Some celebrities have picked up their tools and tried their hand at being auto mechanics. Actor Sean Penn dropped out of the auto mechanics program at Santa Monica College to take an apprenticeship with LA's Group Repertory Theater. Movie star Henry Fonda had a number of temporary jobs after he dropped out of the University of Minnesota, including as a window dresser and as a mechanic.
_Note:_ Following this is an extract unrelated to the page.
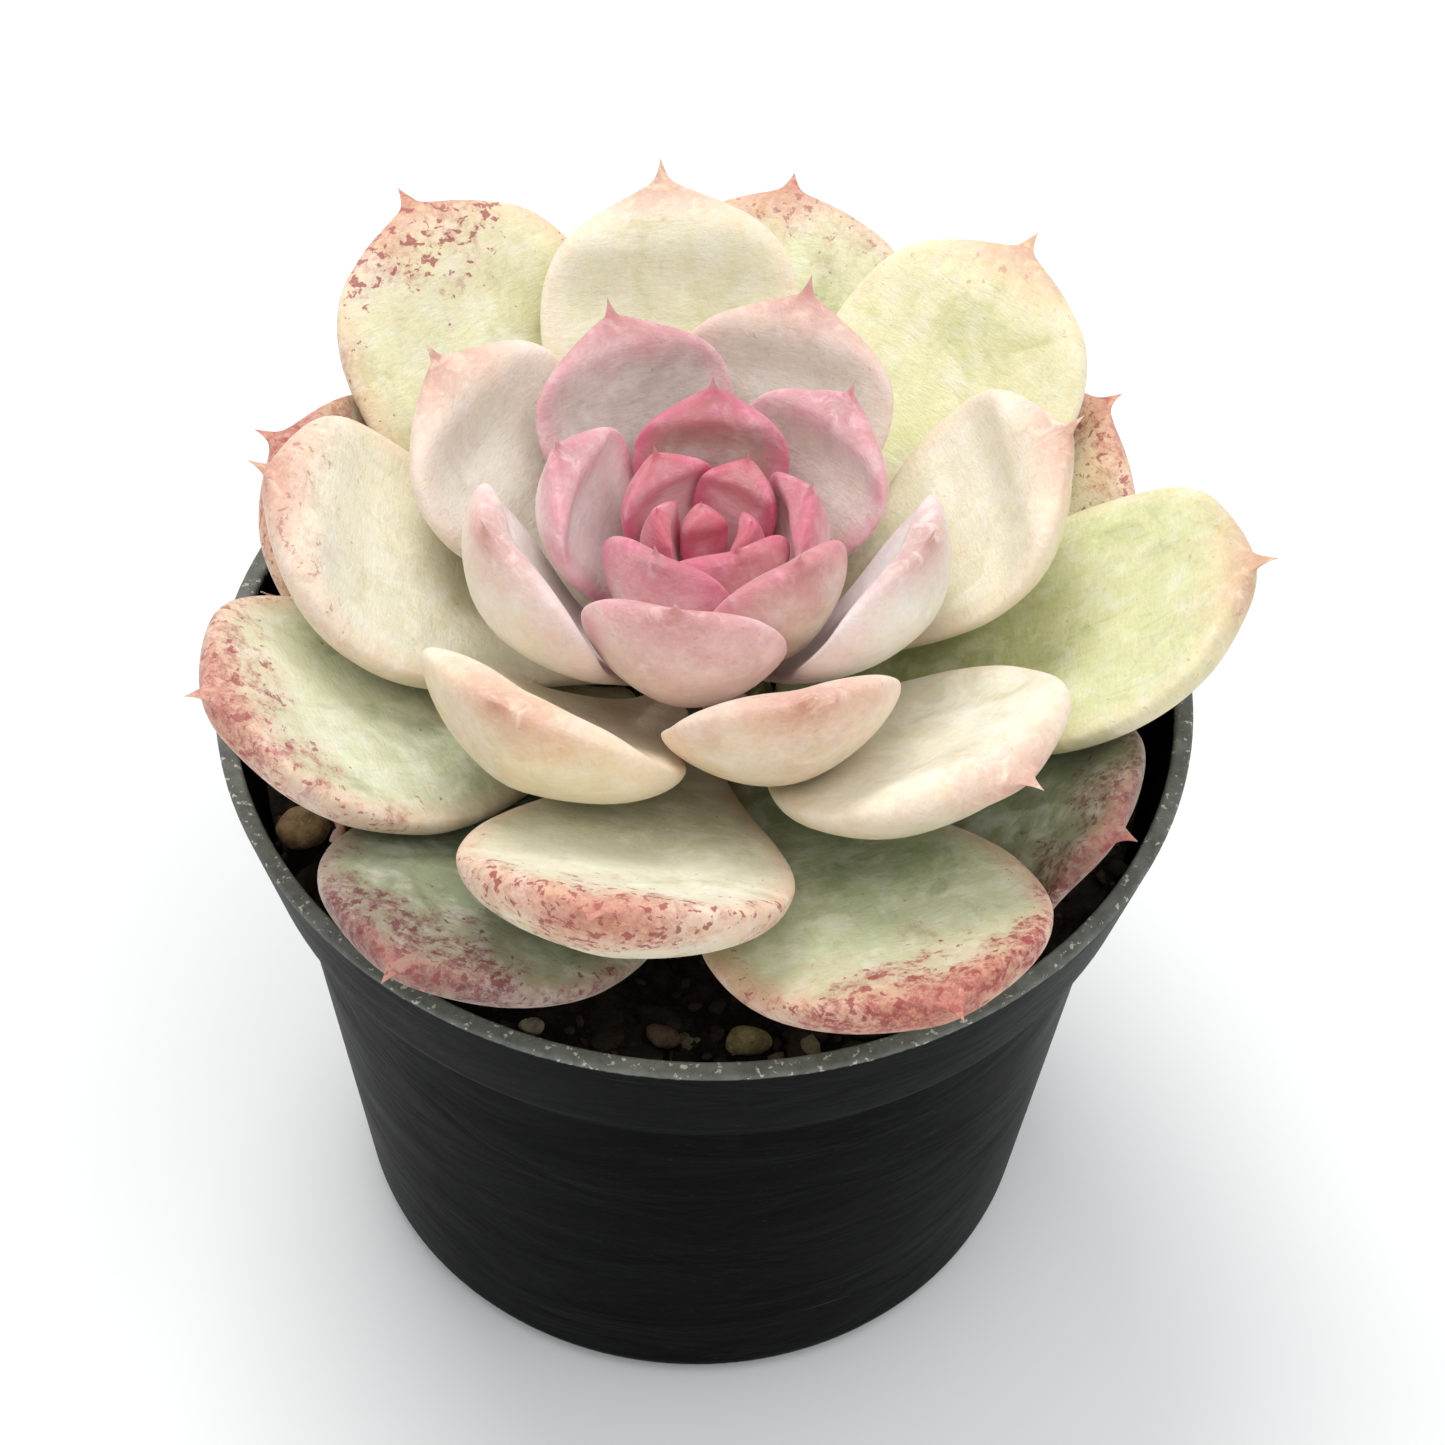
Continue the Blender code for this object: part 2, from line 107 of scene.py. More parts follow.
# %% Wires and recipes
class Wire:
    """One output of a node. Arithmetic on wires adds Math nodes."""

    def __init__(self, recipe, out):
        self.recipe, self.out = recipe, out

    def _do(self, operation, a, b):
        return self.recipe.node("ShaderNodeMath", {"operation": operation}, {0: a, 1: b})

    def __add__(self, other):
        return self._do("ADD", self, other)

    def __sub__(self, other):
        return self._do("SUBTRACT", self, other)

    def __mul__(self, other):
        return self._do("MULTIPLY", self, other)

    def __rsub__(self, other):
        return self._do("SUBTRACT", other, self)

    def most(self, other):
        return self._do("MAXIMUM", self, other)

    def least(self, other):
        return self._do("MINIMUM", self, other)

    __radd__, __rmul__ = __add__, __mul__


class Recipe:
    """A Principled material under construction."""

    def __init__(self, name):
        self.material = bpy.data.materials.new(name)
        self.material.use_nodes = True
        self.tree = self.material.node_tree
        self.shader = self.tree.nodes["Principled BSDF"]

    def node(self, kind, settings=(), inputs=(), out=0):
        """A node of any kind: its settings first, then values or wires for its sockets."""
        made = self.tree.nodes.new(kind)
        for key, value in dict(settings).items():
            setattr(made, key, value)
        for key, value in dict(inputs).items():
            self.plug(made.inputs[key], value)
        return Wire(self, made.outputs[out])

    def plug(self, socket, value):
        if isinstance(value, Wire):
            self.tree.links.new(value.out, socket)
        elif hasattr(value, "__len__") and socket.type == "RGBA":
            socket.default_value = (*value[:3], 1)
        else:
            socket.default_value = value

    def place(self):
        """Object coordinates, in millimetres."""
        spot = self.node("ShaderNodeTexCoord", out="Object")
        return self.node("ShaderNodeVectorMath", {"operation": "SCALE"}, {0: spot, "Scale": 1000.0})

    def field(self, name, out="Fac"):
        """A value stored on the mesh."""
        return self.node("ShaderNodeAttribute", {"attribute_name": name}, out=out)

    def stretch(self, vector, by):
        return self.node("ShaderNodeVectorMath", {"operation": "MULTIPLY"}, {0: vector, 1: by})

    def grain(self, vector, scale, detail=3.0, rough=0.5, bend=0.0):
        """Noise between 0 and 1, about `scale` bumps to the millimetre."""
        inputs = {"Vector": vector, "Scale": scale, "Detail": detail, "Roughness": rough}
        return self.node("ShaderNodeTexNoise", {}, {**inputs, "Distortion": bend})

    def fade(self, value, low, high):
        """0 below low and 1 above high, with a soft step; low may be the larger."""
        inputs = {"Value": value, "From Min": min(low, high), "From Max": max(low, high)}
        step = self.node("ShaderNodeMapRange", {"interpolation_type": "SMOOTHSTEP"}, inputs)
        return step if low < high else 1 - step

    def blend(self, share, a, b):
        """Colour a where share is 0, colour b where it is 1."""
        return self.node("ShaderNodeMix", {"data_type": "RGBA"}, {0: share, 6: a, 7: b}, out=2)

    def bump(self, height, strength, depth):
        inputs = {"Height": height, "Strength": strength, "Distance": depth * mm}
        return self.node("ShaderNodeBump", {}, inputs)

    def finish(self, colour=None, roughness=None, normal=None, **constants):
        for key, value in (("Base Color", colour), ("Roughness", roughness), ("Normal", normal)):
            if value is not None:
                self.plug(self.shader.inputs[key], value)
        for key, value in constants.items():
            self.plug(self.shader.inputs[key.replace("_", " ")], value)
        return self.material


# %% The floor
floor_skin = Recipe("paper_floor")
floor_noise = floor_skin.grain(floor_skin.place(), 0.02, 2.0)
floor_colour = floor_skin.blend(floor_noise, (0.86, 0.86, 0.85), (0.9, 0.9, 0.89))
floor_skin.finish(floor_colour, 0.8)
floor_shape = bmesh.new()
bmesh.ops.create_grid(floor_shape, x_segments=1, y_segments=1, size=3.0)
floor_mesh = bpy.data.meshes.new("floor")
floor_shape.to_mesh(floor_mesh)
floor_shape.free()
floor = bpy.data.objects.new("floor", floor_mesh)
bpy.context.scene.collection.objects.link(floor)
floor_mesh.materials.append(floor_skin.material)

# %% [markdown]
# ## From a shape to a finished piece
# Every piece of the plant takes the same last steps: its faces are turned outwards, it gets its
# material and smooth shading, it rides on the model's one body, and the CAD nodes it stands for are hidden.


# %% Finish a piece
def finish_piece(name, shape, material, nodes=(), levels=0, close=True):
    if close:
        bmesh.ops.remove_doubles(shape, verts=shape.verts[:], dist=0.000001)
        bmesh.ops.recalc_face_normals(shape, faces=shape.faces[:])
    mesh = bpy.data.meshes.new(name)
    shape.to_mesh(mesh)
    shape.free()
    mesh.shade_smooth()
    mesh.materials.append(material)
    piece = bpy.data.objects.new(name, mesh)
    bpy.context.scene.collection.objects.link(piece)
    if levels:
        smooth = piece.modifiers.new("smooth", "SUBSURF")
        smooth.levels = smooth.render_levels = levels
    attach(piece, "root")
    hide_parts(*nodes)
    return piece


def turned(profile, steps):
    """A shape spun about the pot's axis from (radius, height) pairs in millimetres."""
    shape = bmesh.new()
    points = [shape.verts.new((r * mm, 0, z * mm)) for r, z in profile]
    lines = [shape.edges.new(pair) for pair in zip(points, points[1:])]
    bmesh.ops.spin(shape, geom=points + lines, cent=(0, 0, 0), axis=(0, 0, 1),
                   angle=2 * math.pi, steps=steps, use_merge=True)
    bmesh.ops.remove_doubles(shape, verts=shape.verts[:], dist=0.00001)
    bmesh.ops.recalc_face_normals(shape, faces=shape.faces[:])
    return shape


# %% [markdown]
# ## The pot
# The real pot is moulded from thin black polypropylene: a tapered body, a small step, a straight band
# that leans outwards, and a narrow flat rim. It could be cut from a cone, but a wall section spun
# round the axis gives the inside and the outside at once. The corners are bevelled afterwards, since a
# moulded edge is never sharp, and the drain holes are cut last.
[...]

Johnny Depp, meanwhile, found out the hard way that it takes real skill and education to be a mechanic. “I was working at a gas station, pumping gas, and they put me in the garage and made me a mechanic. I told the dude, ‘Hey, I know very little about this.’ And he said, ‘Oh, you'll just do what I tell you to do and it will work out fine.’ Well, it didn't. I changed all the tires on this guy's car, did the alignment, put the ******* wheels back on, pulled it down, guy got in, and his left rear wheel shot off the ******* vehicle. I was asked to leave, needless to say.”
 
Detroit is known for its cars and its music, so it’s no surprise that a number of musicians have worked in auto factories. Bob Seger worked at both Ford and GM plants long before his “Like a Rock” helped “sell a lot of trucks” for Chevrolet. The Man in Black, Johnny Cash worked at the Fisher Body Plant in Pontiac for a brief three weeks. Berry Gordy worked at a Lincoln-Mercury plant for two years before going on to found Motown Records. “Those slow-moving car frames were the loveliest sight I’d ever seen,” he wrote in his autobiography “To Be Loved.” And Bob Marley used his earnings from working on an assembly line at a Chrysler plant in Newark, Delaware to start his own record label, Tuff Gong Records, back in Jamaica.
 
Finally, Jerry Seinfeld is known as a car aficionado – he owns more than 150 cars estimated to be worth between $50 to $150 million. But the comedian also secretly aspires to be an automotive journalist, Seinfeld revealed on an appearance on “The Tonight Show.” “My original thing that I wanted to do if comedy didn't work out, I wanted to write funny articles for car magazines. I only wrote one, in 2003, and I won an award for it. Very proud of that.”

Hey, Jerry. Give us at NADA Headlines a call and we’ll see what we can do.